Common responses and how to handle them
"Let me look into what we can do." This is positive. Ask for a timeline: "That sounds good β when should we plan to follow up?" Get a specific date.
"That number is higher than we expected." Don't backpedal immediately. Ask: "Can you tell me where you're coming from in terms of the range you're thinking about?" This surfaces their anchor, and you can respond with your market data.
"Not right now β maybe in the next review cycle." This is a soft no dressed as a maybe. Ask what specific things would need to be true for the answer to be yes. Get those criteria in writing if you can, or at least confirm them in a follow-up email: "Just to make sure I understood correctly β if I [do X and Y], we can revisit salary in [timeline]. Does that match what you're thinking?"
"We're a bit tight on budget right now." This may be true. You can ask whether a timeline can be set for when the budget situation improves, or whether there are non-salary forms of compensation that could move β a one-time bonus, extra PTO, a remote work allowance, a professional development budget. These aren't as good as a base salary increase, but they are real value.
Common pitfalls to avoid
Using personal financial need as justification. "I need more money because my rent went up" is not a business argument. Your manager may sympathize, but they're unlikely to approve a raise on that basis alone. Stick to market data and your delivered value.
Threatening to leave when you don't mean it. Only mention a competing offer if you actually have one. Bluffing about outside offers is a high-risk move β if your manager calls it, you've damaged the relationship and still don't have a raise.

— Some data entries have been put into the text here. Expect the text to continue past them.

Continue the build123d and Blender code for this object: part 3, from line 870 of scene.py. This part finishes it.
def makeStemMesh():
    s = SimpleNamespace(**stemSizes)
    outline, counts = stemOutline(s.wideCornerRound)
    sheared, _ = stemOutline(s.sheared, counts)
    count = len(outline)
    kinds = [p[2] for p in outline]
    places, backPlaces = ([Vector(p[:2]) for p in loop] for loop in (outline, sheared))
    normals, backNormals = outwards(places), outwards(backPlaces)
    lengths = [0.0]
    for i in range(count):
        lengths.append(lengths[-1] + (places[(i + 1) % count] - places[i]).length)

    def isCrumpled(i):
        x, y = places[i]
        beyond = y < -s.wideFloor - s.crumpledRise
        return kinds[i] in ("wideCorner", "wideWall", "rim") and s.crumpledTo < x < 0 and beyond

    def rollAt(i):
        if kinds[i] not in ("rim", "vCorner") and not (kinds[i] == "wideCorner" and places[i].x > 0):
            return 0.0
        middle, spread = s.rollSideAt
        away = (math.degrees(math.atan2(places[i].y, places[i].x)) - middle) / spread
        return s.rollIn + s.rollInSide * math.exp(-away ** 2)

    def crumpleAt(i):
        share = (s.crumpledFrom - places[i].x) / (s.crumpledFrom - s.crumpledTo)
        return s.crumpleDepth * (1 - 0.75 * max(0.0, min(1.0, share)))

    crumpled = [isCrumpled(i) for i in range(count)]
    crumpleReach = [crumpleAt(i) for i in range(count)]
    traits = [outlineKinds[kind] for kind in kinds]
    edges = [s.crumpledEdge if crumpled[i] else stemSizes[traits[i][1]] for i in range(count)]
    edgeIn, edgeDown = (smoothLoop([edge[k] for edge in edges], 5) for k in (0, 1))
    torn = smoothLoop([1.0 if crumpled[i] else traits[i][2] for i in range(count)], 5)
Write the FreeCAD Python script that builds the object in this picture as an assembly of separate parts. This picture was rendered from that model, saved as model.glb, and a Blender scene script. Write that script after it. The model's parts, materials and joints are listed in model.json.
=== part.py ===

Accepting the first response as final without clarifying next steps. "We'll see what we can do" is not a commitment. Every conversation should end with a specific follow-up date or a clear set of conditions. Ambiguity tends to resolve in the company's favor, not yours.
Apologizing for asking. "I'm sorry to bring this up, but..." frames the conversation as an imposition. You're not imposing β you're having a routine professional conversation. Start from that assumption.
If you get a hard no
A hard no without any conditions attached is useful information. It tells you something important about whether this role and company can meet your market value. If the answer is definitively no and no future conditions are offered, you have a clear signal to evaluate whether you should be talking to other employers.
That's not a threat and it's not disloyalty β it's exactly what you'd tell any developer on your team who asked for advice. The external job market is always a legitimate option, and using it doesn't require burning bridges. Many developers who leave for a better offer and then return a few years later are welcomed back, often at a higher level than when they left.
Wrapping up
Salary negotiation as a mid-level developer is less about confrontation and more about preparation. The developers who succeed at this aren't more aggressive β they're more organized. Here's what to do from here:
- Start your evidence file today. Open a document and write down everything you've shipped or improved in the last six months. Don't wait until you need it.
- Research your market range using at least two or three salary sources, filtered for your role, location, and experience level.
- Pick a specific number slightly above your target and practice saying it out loud without softening it or following it immediately with qualifiers.
- Identify your timing window β look at when your company's review cycle starts and try to have the conversation two to four weeks before it.
- Follow up in writing after any salary conversation to confirm what was discussed, what the timeline is, and what conditions apply.
You built the skills that justify a higher salary. The ask is just the last step.